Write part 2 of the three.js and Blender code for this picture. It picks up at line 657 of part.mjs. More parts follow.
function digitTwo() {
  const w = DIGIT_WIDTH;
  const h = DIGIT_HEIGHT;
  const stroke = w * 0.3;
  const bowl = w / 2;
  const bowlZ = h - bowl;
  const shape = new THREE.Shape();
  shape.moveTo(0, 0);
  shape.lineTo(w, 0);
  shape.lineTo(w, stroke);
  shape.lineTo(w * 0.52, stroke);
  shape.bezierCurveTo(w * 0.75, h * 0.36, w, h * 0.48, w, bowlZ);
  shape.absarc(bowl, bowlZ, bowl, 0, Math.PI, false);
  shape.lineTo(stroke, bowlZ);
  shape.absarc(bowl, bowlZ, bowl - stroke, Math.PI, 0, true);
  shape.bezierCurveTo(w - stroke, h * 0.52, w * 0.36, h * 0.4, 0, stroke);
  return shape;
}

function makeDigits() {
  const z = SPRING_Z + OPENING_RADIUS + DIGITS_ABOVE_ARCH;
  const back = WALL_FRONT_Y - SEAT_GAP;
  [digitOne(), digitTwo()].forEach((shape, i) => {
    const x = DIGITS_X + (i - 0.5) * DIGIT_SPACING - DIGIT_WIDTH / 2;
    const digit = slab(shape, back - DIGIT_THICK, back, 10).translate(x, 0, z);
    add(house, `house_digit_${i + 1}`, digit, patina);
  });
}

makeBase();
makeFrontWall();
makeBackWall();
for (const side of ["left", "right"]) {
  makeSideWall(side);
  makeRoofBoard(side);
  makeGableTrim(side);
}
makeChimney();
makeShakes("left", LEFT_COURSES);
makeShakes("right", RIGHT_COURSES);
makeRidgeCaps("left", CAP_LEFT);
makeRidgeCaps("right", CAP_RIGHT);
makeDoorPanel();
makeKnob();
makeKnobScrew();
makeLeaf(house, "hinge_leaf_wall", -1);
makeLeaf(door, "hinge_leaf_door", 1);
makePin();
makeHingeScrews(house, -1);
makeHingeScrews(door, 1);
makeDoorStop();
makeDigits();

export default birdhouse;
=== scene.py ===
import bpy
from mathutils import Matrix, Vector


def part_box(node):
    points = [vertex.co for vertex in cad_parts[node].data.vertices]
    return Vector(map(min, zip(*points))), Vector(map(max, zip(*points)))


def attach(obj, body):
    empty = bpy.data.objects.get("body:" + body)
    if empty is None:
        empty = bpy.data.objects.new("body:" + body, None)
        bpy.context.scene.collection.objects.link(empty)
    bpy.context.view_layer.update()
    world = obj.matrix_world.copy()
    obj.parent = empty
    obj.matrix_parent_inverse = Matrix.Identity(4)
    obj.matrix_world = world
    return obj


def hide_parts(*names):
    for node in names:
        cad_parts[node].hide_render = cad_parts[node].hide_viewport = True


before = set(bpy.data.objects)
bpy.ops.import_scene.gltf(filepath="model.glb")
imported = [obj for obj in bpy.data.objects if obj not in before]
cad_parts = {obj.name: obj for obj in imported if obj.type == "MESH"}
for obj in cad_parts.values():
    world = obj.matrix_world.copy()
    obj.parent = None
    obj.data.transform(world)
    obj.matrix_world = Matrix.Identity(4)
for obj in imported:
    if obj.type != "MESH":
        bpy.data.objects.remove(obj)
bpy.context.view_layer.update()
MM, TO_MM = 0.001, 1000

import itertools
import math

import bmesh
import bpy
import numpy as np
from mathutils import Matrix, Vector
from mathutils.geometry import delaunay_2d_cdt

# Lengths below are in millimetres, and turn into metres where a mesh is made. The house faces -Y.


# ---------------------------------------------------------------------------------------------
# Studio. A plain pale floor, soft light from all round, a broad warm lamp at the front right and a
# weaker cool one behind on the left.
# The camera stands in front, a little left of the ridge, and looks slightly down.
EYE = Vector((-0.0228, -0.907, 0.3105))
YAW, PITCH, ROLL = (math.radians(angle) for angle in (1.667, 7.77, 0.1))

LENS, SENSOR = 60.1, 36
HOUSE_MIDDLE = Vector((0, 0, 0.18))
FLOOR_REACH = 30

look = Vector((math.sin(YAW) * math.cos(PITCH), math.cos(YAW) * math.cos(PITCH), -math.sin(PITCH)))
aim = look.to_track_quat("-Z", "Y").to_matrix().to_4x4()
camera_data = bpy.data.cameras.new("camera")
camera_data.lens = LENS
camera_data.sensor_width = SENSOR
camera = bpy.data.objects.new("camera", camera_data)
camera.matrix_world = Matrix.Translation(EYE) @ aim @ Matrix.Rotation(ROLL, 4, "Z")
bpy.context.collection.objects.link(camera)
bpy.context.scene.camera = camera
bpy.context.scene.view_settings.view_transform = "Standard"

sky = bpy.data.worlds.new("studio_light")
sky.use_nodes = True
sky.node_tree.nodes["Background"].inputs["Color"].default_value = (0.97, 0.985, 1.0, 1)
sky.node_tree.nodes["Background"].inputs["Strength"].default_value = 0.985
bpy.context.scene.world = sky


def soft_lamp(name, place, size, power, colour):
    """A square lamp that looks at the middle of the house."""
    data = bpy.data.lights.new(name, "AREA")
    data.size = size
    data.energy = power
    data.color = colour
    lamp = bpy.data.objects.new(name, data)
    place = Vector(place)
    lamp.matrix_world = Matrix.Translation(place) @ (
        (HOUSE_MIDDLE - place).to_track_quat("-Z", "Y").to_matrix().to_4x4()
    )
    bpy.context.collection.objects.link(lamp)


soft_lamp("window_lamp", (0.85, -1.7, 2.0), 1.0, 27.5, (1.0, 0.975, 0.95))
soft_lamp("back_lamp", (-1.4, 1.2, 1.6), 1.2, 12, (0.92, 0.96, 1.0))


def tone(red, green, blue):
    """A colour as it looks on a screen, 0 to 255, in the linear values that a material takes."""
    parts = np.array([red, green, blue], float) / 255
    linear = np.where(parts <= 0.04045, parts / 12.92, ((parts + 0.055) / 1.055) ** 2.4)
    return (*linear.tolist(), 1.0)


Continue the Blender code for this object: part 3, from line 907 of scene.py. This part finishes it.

■ **Exercise directions**: Taking the lines above, repeat exactly those from the line that contains "makeBase();" through the line that contains "if empty is", and both of those lines as well. Include nothing else.

■ **Response**:
makeBase();
makeFrontWall();
makeBackWall();
for (const side of ["left", "right"]) {
  makeSideWall(side);
  makeRoofBoard(side);
  makeGableTrim(side);
}
makeChimney();
makeShakes("left", LEFT_COURSES);
makeShakes("right", RIGHT_COURSES);
makeRidgeCaps("left", CAP_LEFT);
makeRidgeCaps("right", CAP_RIGHT);
makeDoorPanel();
makeKnob();
makeKnobScrew();
makeLeaf(house, "hinge_leaf_wall", -1);
makeLeaf(door, "hinge_leaf_door", 1);
makePin();
makeHingeScrews(house, -1);
makeHingeScrews(door, 1);
makeDoorStop();
makeDigits();

export default birdhouse;
=== scene.py ===
import bpy
from mathutils import Matrix, Vector


def part_box(node):
    points = [vertex.co for vertex in cad_parts[node].data.vertices]
    return Vector(map(min, zip(*points))), Vector(map(max, zip(*points)))


def attach(obj, body):
    empty = bpy.data.objects.get("body:" + body)
    if empty is None:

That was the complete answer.